Sex worries people, and nudity often represents physical lust. Sexual urges are continually described with conflicting descriptors: ecstatic, joyful, pure, dirty, base, damaging. There have been decades of discourse about the morality of sex, and the ever-intertwined strands of love, lust, and procreation. The differing opinions on every aspect of the complexities of nudity and sex are innumerable, and overwhelming to confront. What is “normal” confuses people still more. Why is mine like that? Are others the same? Is there such a thing as normality? Why? This bodily insecurity can be harmful not only to our self-esteem, but also to our relationships and interactions with other people. Yet sexual knowledge and confidence in nudity are seen to be shameful. It is something tentatively alluded to, and never discussed in polite society. To give someone a ‘knowing look’ is to shame them. To be seen naked can never be empowering, only embarrassing. Girls who are comfortable in their nudity are derogatively decried as ‘shameless’. Is this shamelessness necessarily a bad thing?

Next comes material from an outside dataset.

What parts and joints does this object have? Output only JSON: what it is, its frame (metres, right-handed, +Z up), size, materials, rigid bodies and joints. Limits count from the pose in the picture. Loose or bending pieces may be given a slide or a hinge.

I don’t believe the human body is something to be ashamed of, no matter its shape or size. I, like most people, have very complicated feelings about my own nakedness. Being utterly starkers in front of a bunch of elderly Japanese women has prompted me to sit down and try to better articulate these tangled half-thoughts and fears. I do not want to apologetically hide myself in a corner to change at the gym. I will not spend my life having sex with the lights off. My body is a part of myself, as well as an excellent way to transport everything that I am around. I will not disconnect myself from the chunk of flesh I inhabit, and I will not think of it as something shameful. Experience has made its indelible mark on my skin as vividly as on my memory, and I wouldn’t change that for the world.